§ **Task to complete**: All of the data must be printed exactly; please include every line.

§ **Source excerpt**:
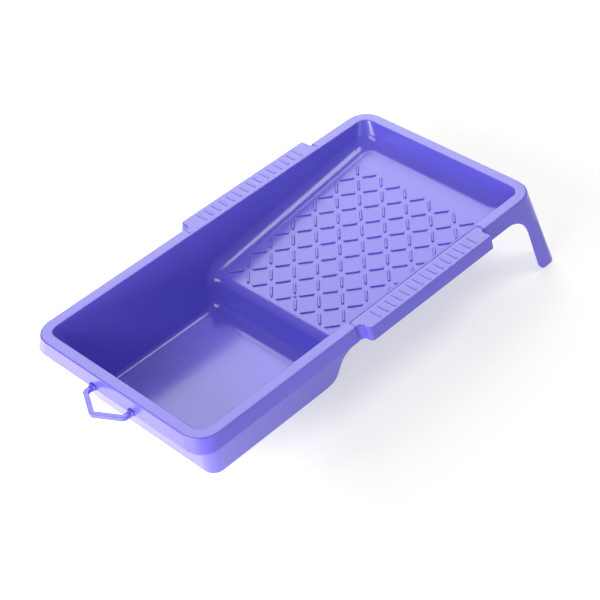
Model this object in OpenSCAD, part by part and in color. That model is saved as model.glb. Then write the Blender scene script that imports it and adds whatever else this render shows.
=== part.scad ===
// Small paint roller tray, one injection moulding, drawn as its named regions.
// Units are millimetres. +Z is up and Z = 0 is the floor the tray stands on.
// +X runs across the tray and +Y from the deep end towards the legs.
// The origin is under the middle of the bounding box.
// Every region is modelled from the front edge of the rim with Z = 0 on the
// rim top, and place() moves it into the part's frame.

/* [Rim] */

// Width across the rim, without the grip tabs
rim_w = 150; // [120:1:220]
// Length of the rim, without the hanging loop
rim_l = 296; // [240:1:360]
// Width of the flat flange between the outer edge and the hollow
flange_w = 7.5; // [5:0.5:15]
// Outer corner radius of the rim
rim_r = 14.5; // [10:0.5:25]
// Corner radius of the opening inside the flange
mouth_r = 7; // [4:0.5:12]
// Height of the rim top above the floor
tray_h = 56; // [45:1:80]
// Wall thickness of the moulding
wall = 2; // [1.5:0.1:3]
// Depth of the turned-down skirt below the rim top
skirt_h = 10.4; // [8:0.1:16]
// Depth of the skirt behind the grip tabs
rear_skirt_h = 11.2; // [8:0.1:18]
// Outward lean of the skirt at the sides, in degrees
skirt_lean_x = 11.5; // [2:0.5:15]
// Outward lean of the skirt at the ends, in degrees
skirt_lean_y = 7.5; // [2:0.5:12]

/* [Well] */

// Lean of the side walls, in degrees
side_draft = 13.5; // [5:0.5:18]
// Lean of the deep end wall, in degrees
front_draft = 14.7; // [5:0.1:20]
// Lean of the shallow end wall, in degrees
rear_draft = 12.4; // [5:0.1:20]
// Inside radius where the floor meets the side and end walls
floor_r = 4.1; // [2:0.1:8]
// Lean of the step between the well and the ramp, in degrees
step_draft = 15; // [8:1:30]
// Inside radius at the foot of the step
step_foot_r = 10.4; // [5:0.1:14]
// Radius over the top of the step
step_top_r = 7.5; // [4:0.5:12]
// Inside radius of the upright corners beside the step
step_side_r = 6; // [3:0.5:8]

/* [Ramp] */

// Distance from the front edge of the rim to the top of the step
step_y = 131.5; // [115:0.5:150]
// Depth of the ramp at the top of the step
ramp_depth = 32.6; // [25:0.1:40]
// Slope of the ramp, in degrees
ramp_slope = 6.28; // [3:0.01:9]
// Inside radius where the ramp meets the side and end walls
ramp_r = 11; // [5:0.5:16]

/* [Roller grid] */

// Distance between grid crossings across the tray and along the ramp
grid_pitch = 21.27; // [15:0.01:30]
// Number of crossings across the tray
grid_across = 5; // [3:1:7]
// Number of crossings along the ramp
grid_along = 6; // [3:1:8]
// Distance from the front edge of the rim to the first row of crossings
grid_y = 147.7; // [140:0.1:160]
// Length of one grid rib
rib_l = 9.4; // [5:0.1:12]
// Width of one grid rib
rib_w = 1.4; // [0.8:0.1:2.5]
// Height of one grid rib
rib_h = 0.9; // [0.4:0.1:2]
// Diameter of the moulding gate mark
gate_d = 1.7; // [1:0.1:4]
// Height of the moulding gate mark
gate_h = 0.6; // [0.2:0.1:1.5]

/* [Grip tabs] */

// How far each grip tab stands out from the rim
tab_w = 7.4; // [4:0.1:15]
// Distance from the front edge of the rim to the front of the tabs
tab_y0 = 131; // [100:1:150]
// Distance from the front edge of the rim to the back of the tabs
tab_y1 = 243; // [200:1:260]
// Depth of the turned-down edge of the tabs
tab_h = 9.5; // [6:0.1:14]
// Radius of the outer corner at the front of a tab
tab_r = 2.5; // [1:0.5:4]
// Radius of the outer corner at the back of a tab
tab_rear_r = 1.2; // [0.6:0.1:3]
// Radius where the front of a tab runs into the skirt
tab_root_r = 3; // [1:0.5:5]
// Depth of the flat panel sunk into each tab
panel_sink = 0.4; // [0.2:0.1:1]
// Distance of the panel from the opening
panel_gap = 1.7; // [1:0.1:4]
// Number of raised grip bars on each tab
grip_bars = 15; // [6:1:24]
// Height of the grip bars
grip_h = 0.35; // [0.2:0.05:0.4]
// Length of a grip bar, across the tab
grip_l = 8.6; // [4:0.1:9]
// Width of a grip bar, along the tab
grip_w = 1.6; // [0.8:0.1:3]
// Distance from an end of a tab to the middle of its first bar
grip_edge = 12; // [4:0.5:20]

/* [Legs] */

// Radius of the rim corner where it reaches the floor
foot_r = 7; // [4:0.5:14]
// Distance from the rear edge of the rim to the front edge of a leg
leg_in_y = 14.9; // [10:0.1:30]
// Distance from the side edge of the rim to the inner edge of a leg
leg_in_x = 11; // [8:0.1:30]
// Lean of the front edge of a leg, in degrees
leg_lean_y = 8; // [0:0.1:12]
// Lean of the inner edge of a leg, in degrees
leg_lean_x = 9; // [0:0.1:15]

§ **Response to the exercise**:
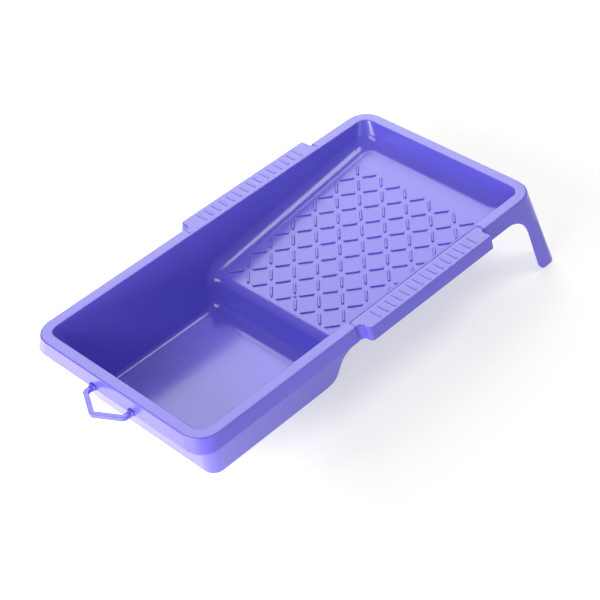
Model this object in OpenSCAD, part by part and in color. That model is saved as model.glb. Then write the Blender scene script that imports it and adds whatever else this render shows.
=== part.scad ===
// Small paint roller tray, one injection moulding, drawn as its named regions.
// Units are millimetres. +Z is up and Z = 0 is the floor the tray stands on.
// +X runs across the tray and +Y from the deep end towards the legs.
// The origin is under the middle of the bounding box.
// Every region is modelled from the front edge of the rim with Z = 0 on the
// rim top, and place() moves it into the part's frame.

/* [Rim] */

// Width across the rim, without the grip tabs
rim_w = 150; // [120:1:220]
// Length of the rim, without the hanging loop
rim_l = 296; // [240:1:360]
// Width of the flat flange between the outer edge and the hollow
flange_w = 7.5; // [5:0.5:15]
// Outer corner radius of the rim
rim_r = 14.5; // [10:0.5:25]
// Corner radius of the opening inside the flange
mouth_r = 7; // [4:0.5:12]
// Height of the rim top above the floor
tray_h = 56; // [45:1:80]
// Wall thickness of the moulding
wall = 2; // [1.5:0.1:3]
// Depth of the turned-down skirt below the rim top
skirt_h = 10.4; // [8:0.1:16]
// Depth of the skirt behind the grip tabs
rear_skirt_h = 11.2; // [8:0.1:18]
// Outward lean of the skirt at the sides, in degrees
skirt_lean_x = 11.5; // [2:0.5:15]
// Outward lean of the skirt at the ends, in degrees
skirt_lean_y = 7.5; // [2:0.5:12]

/* [Well] */

// Lean of the side walls, in degrees
side_draft = 13.5; // [5:0.5:18]
// Lean of the deep end wall, in degrees
front_draft = 14.7; // [5:0.1:20]
// Lean of the shallow end wall, in degrees
rear_draft = 12.4; // [5:0.1:20]
// Inside radius where the floor meets the side and end walls
floor_r = 4.1; // [2:0.1:8]
// Lean of the step between the well and the ramp, in degrees
step_draft = 15; // [8:1:30]
// Inside radius at the foot of the step
step_foot_r = 10.4; // [5:0.1:14]
// Radius over the top of the step
step_top_r = 7.5; // [4:0.5:12]
// Inside radius of the upright corners beside the step
step_side_r = 6; // [3:0.5:8]

/* [Ramp] */

// Distance from the front edge of the rim to the top of the step
step_y = 131.5; // [115:0.5:150]
// Depth of the ramp at the top of the step
ramp_depth = 32.6; // [25:0.1:40]
// Slope of the ramp, in degrees
ramp_slope = 6.28; // [3:0.01:9]
// Inside radius where the ramp meets the side and end walls
ramp_r = 11; // [5:0.5:16]

/* [Roller grid] */

// Distance between grid crossings across the tray and along the ramp
grid_pitch = 21.27; // [15:0.01:30]
// Number of crossings across the tray
grid_across = 5; // [3:1:7]
// Number of crossings along the ramp
grid_along = 6; // [3:1:8]
// Distance from the front edge of the rim to the first row of crossings
grid_y = 147.7; // [140:0.1:160]
// Length of one grid rib
rib_l = 9.4; // [5:0.1:12]
// Width of one grid rib
rib_w = 1.4; // [0.8:0.1:2.5]
// Height of one grid rib
rib_h = 0.9; // [0.4:0.1:2]
// Diameter of the moulding gate mark
gate_d = 1.7; // [1:0.1:4]
// Height of the moulding gate mark
gate_h = 0.6; // [0.2:0.1:1.5]

/* [Grip tabs] */

// How far each grip tab stands out from the rim
tab_w = 7.4; // [4:0.1:15]
// Distance from the front edge of the rim to the front of the tabs
tab_y0 = 131; // [100:1:150]
// Distance from the front edge of the rim to the back of the tabs
tab_y1 = 243; // [200:1:260]
// Depth of the turned-down edge of the tabs
tab_h = 9.5; // [6:0.1:14]
// Radius of the outer corner at the front of a tab
tab_r = 2.5; // [1:0.5:4]
// Radius of the outer corner at the back of a tab
tab_rear_r = 1.2; // [0.6:0.1:3]
// Radius where the front of a tab runs into the skirt
tab_root_r = 3; // [1:0.5:5]
// Depth of the flat panel sunk into each tab
panel_sink = 0.4; // [0.2:0.1:1]
// Distance of the panel from the opening
panel_gap = 1.7; // [1:0.1:4]
// Number of raised grip bars on each tab
grip_bars = 15; // [6:1:24]
// Height of the grip bars
grip_h = 0.35; // [0.2:0.05:0.4]
// Length of a grip bar, across the tab
grip_l = 8.6; // [4:0.1:9]
// Width of a grip bar, along the tab
grip_w = 1.6; // [0.8:0.1:3]
// Distance from an end of a tab to the middle of its first bar
grip_edge = 12; // [4:0.5:20]

/* [Legs] */

// Radius of the rim corner where it reaches the floor
foot_r = 7; // [4:0.5:14]
// Distance from the rear edge of the rim to the front edge of a leg
leg_in_y = 14.9; // [10:0.1:30]
// Distance from the side edge of the rim to the inner edge of a leg
leg_in_x = 11; // [8:0.1:30]
// Lean of the front edge of a leg, in degrees
leg_lean_y = 8; // [0:0.1:12]
// Lean of the inner edge of a leg, in degrees
leg_lean_x = 9; // [0:0.1:15]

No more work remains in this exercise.